Photo was created by Webthat using MidJourney
AI Text Detectors and Discrimination
Computer programs designed to identify AI-generated content, such as essays and job applications, have been found to discriminate against non-native English speakers, according to researchers.
Bias Uncovered in AI Text Detectors
Tests conducted on seven popular AI text detectors revealed a troubling bias. Articles written by individuals who do not speak English as their first language were frequently mislabeled as AI-generated, posing significant implications for students, academics, and job seekers.
Questioning Accuracy Claims
While teachers consider AI detection a crucial tool in deterring modern cheating methods, the researchers caution that the 99% accuracy claimed by some detectors is misleading at best.

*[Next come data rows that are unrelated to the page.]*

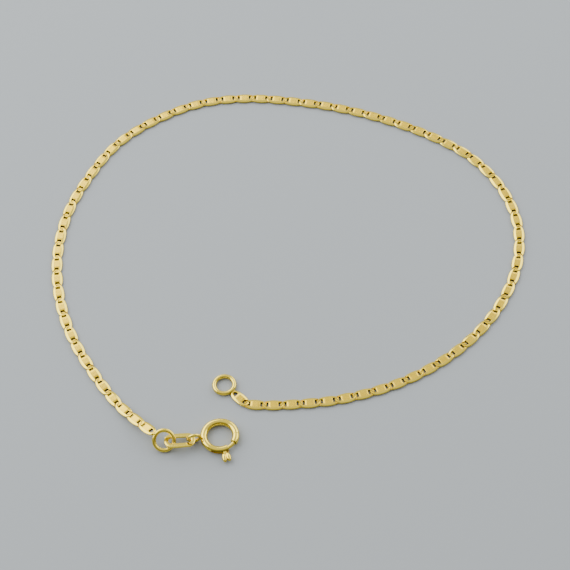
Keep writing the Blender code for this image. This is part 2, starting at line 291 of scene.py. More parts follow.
@dataclass(frozen=True)
class GoldFinish:
    """A way in which 14-karat yellow gold is finished.

    The grain and the scratches are surface relief. Their spacing is in millimetres. Real grit and
    hairlines are about ten times finer, and are drawn this coarse so that they show.
    """

    name: str
    colour: str
    shade: str
    roughness: float
    roughness_spread: float
    grain: float
    grain_depth: float
    scratch: float
    scratch_depth: float
    drift: float = 1.7
    grain_band: Pair = (0.3, 0.7)
    scratch_turn: tuple[float, float, float] = (0.2, 0.1, 0.7)
    scratch_stretch: tuple[float, float, float] = (1.0, 0.12, 1.0)

    def material(self) -> bpy.types.Material:
        """Builds the material: a colour that drifts slowly, under a relief of grain and scratches."""
        material = bpy.data.materials.new(self.name)
        material.use_nodes = True
        tree = material.node_tree
        place = add_node(tree, "ShaderNodeTexCoord").outputs["Object"]

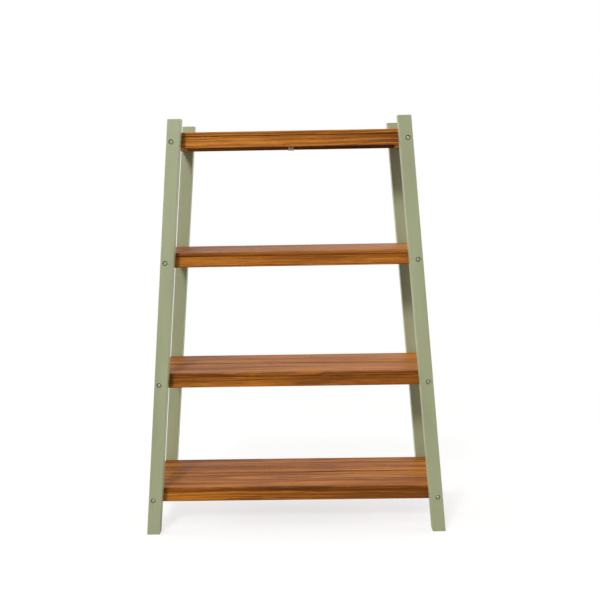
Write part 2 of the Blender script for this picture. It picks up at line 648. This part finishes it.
def wood_start(chance, kind):
    """Where a board was cut from its tree: a start along the grain, and how far off the heart lies."""
    depth = TREE_DEPTH[kind]
    side = chance.choice((-1, 1))
    along = chance.uniform(0, 30)
    beside = side * chance.uniform(0.3, 1.0) * depth
    above = chance.uniform(0.6, 1.3) * depth
    return along, beside, above


def make_board(scene, node, finish, turn, edge, end, start, tones=(0.0, 0.0), stain=0.0, cutters=None,
               lean=0.0, width=None):
    """One board in the place and the size of its CAD node. Its tones are those of its left and right ends."""
    extent, centre = size(node), middle(node)
    spans = {ALONG_X: (extent.x, extent.y, extent.z), ALONG_Y: (extent.y, extent.x, extent.z),
             UPRIGHT: (extent.z, extent.y, width)}[turn]
    piece = grow(get_tree(board_tree), "made_" + node, finishing=("WEIGHTED_NORMAL",),
                 length=spans[0], width=spans[1], thickness=spans[2], edge_radius=edge, end_radius=end,
                 centre=centre, turn=turn, lean=lean, grain_start=start, tone=(tones[1] + tones[0]) / 2,
                 fade=(tones[1] - tones[0]) / 2, side_stain=stain, cutters=cutters,
                 finish=get_finish(scene, finish))
    keep(piece, finish, node)
    return piece


# ---------------------------------------------------------------- settings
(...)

Non-Native English Speakers Unfairly Targeted
When essays written for the Test of English as a Foreign Language (TOEFL) were analyzed, more than half were falsely identified as AI-generated, with one program flagging 98% of the essays as machine-composed. In contrast, when essays by native English-speaking eighth graders in the US were tested, over 90% were accurately identified as human-written.

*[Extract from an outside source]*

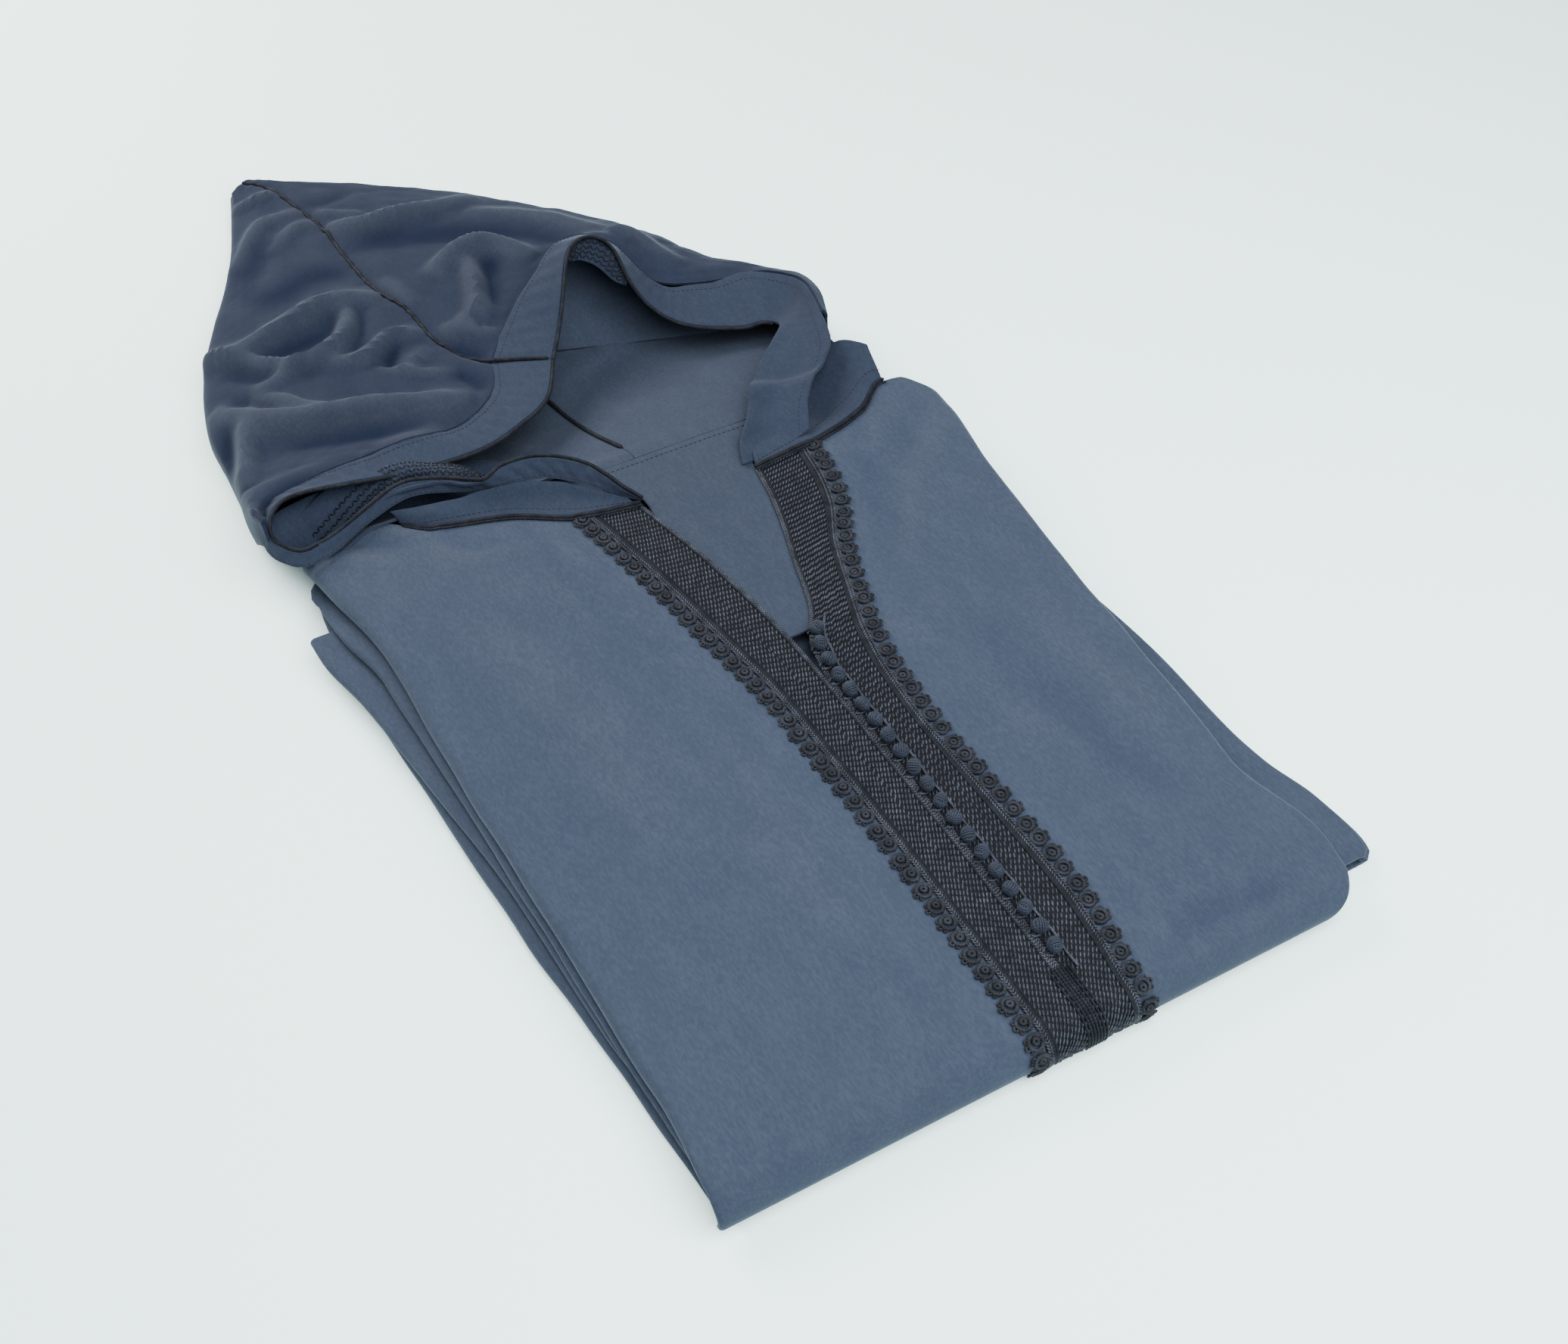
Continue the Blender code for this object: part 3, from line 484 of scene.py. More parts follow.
def look_up(table, key, number):
    """A column of a table at values of its first column, on a curve that never overshoots."""
    keys, values = np.array([(row[0], row[number]) for row in table], float).T
    steps = np.diff(values) / np.diff(keys)
    before, after = steps[:-1], steps[1:]
    total = np.where(before * after > 0, before + after, 1.0)
    inner = np.where(before * after > 0, 2 * before * after / total, 0.0)
    slopes = np.concatenate([steps[:1], inner, steps[-1:]])
    key = np.clip(np.asarray(key, float), keys[0], keys[-1])
    index = np.clip(np.searchsorted(keys, key, side="right") - 1, 0, len(keys) - 2)
    width = keys[index + 1] - keys[index]
    t = (key - keys[index]) / width
    return between(t, width, values[index], values[index + 1], slopes[index], slopes[index + 1])


def ease(value, start, end):
    """0 before start, 1 after end, smooth between."""
    t = np.clip((np.asarray(value, float) - start) / (end - start), 0.0, 1.0)
    return t * t * (3 - 2 * t)


def through(points, places):
    """Points of a smooth curve through the given ones; places count along them, fractions between."""
    points = np.asarray(points, float)
    places = np.asarray(places, float)
    spans = np.sqrt(np.linalg.norm(np.diff(points[:, :3], axis=0), axis=1).clip(1e-4))[:, None]
    steps = np.diff(points, axis=0) / spans
    if len(steps) > 1:
        inner = (steps[:-1] * spans[1:] + steps[1:] * spans[:-1]) / (spans[:-1] + spans[1:])
        slopes = np.concatenate([steps[:1], inner, steps[-1:]])
    else:
        slopes = np.concatenate([steps, steps])
    index = np.clip(places.astype(int), 0, len(spans) - 1)
    t = (places - index)[:, None]
    return between(t, spans[index], points[index], points[index + 1], slopes[index], slopes[index + 1])


def spread(steps):
    """Places that divide each span of a row of points into its number of steps."""
    places = [span + i / count for span, count in enumerate(steps) for i in range(count)]
    return np.array(places + [len(steps)], float)


def even(count, steps):
    """Places that divide every span between count points into the same number of steps."""
    return spread([steps] * (count - 1))


def fine_grid(rows, down, across):
    """Fine grid through a coarse one, on smooth curves both ways."""
    rows = np.asarray(rows, float)
    wide = np.stack([through(row, across) for row in rows])
    return np.stack([through(wide[:, c], down) for c in range(wide.shape[1])], axis=1)


def lengths_along(points):
    """Length from the start of a polyline to each of its points."""
    return np.concatenate([[0.0], np.cumsum(np.linalg.norm(np.diff(points, axis=0), axis=1))])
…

Decoding the Discrimination
The researchers, publishing their findings in the journal Patterns, attribute this bias to the way detectors evaluate what is considered human versus AI-generated text. These programs rely on “text perplexity,” which measures how surprised or confused a generative language model is when predicting the next word in a sentence.

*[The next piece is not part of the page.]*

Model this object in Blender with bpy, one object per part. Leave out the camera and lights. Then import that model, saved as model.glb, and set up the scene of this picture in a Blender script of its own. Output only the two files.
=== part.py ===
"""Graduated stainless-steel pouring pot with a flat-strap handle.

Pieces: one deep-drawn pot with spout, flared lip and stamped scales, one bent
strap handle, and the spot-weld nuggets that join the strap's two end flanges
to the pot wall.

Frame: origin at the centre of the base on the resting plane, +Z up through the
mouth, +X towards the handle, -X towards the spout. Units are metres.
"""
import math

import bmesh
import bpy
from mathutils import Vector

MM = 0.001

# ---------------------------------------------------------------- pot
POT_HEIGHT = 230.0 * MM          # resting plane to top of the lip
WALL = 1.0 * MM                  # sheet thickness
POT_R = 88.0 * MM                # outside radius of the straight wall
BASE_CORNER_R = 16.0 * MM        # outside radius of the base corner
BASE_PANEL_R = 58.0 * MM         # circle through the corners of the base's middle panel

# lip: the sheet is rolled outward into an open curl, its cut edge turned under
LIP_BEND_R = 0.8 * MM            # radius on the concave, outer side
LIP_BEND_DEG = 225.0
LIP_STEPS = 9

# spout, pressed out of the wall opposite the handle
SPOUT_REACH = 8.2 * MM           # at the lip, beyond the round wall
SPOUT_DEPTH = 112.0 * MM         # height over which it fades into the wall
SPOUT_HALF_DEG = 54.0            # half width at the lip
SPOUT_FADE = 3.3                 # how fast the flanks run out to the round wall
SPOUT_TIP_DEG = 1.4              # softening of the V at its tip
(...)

As large language models like ChatGPT are trained to produce low perplexity text, human-written work using common words and familiar patterns runs the risk of being mistaken for AI-generated content. This risk is particularly pronounced for non-native English speakers, as they often employ simpler word choices.
A Paradoxical Response
After uncovering the inherent bias in AI detector programs, the researchers experimented by having ChatGPT rewrite TOEFL essays using more sophisticated language.
Surprisingly, when these revised essays were reevaluated by the AI detectors, they were correctly identified as human-written. However, the researchers raise concerns that the use of AI detectors may ironically lead non-native writers to rely even more on AI tools like ChatGPT to evade detection.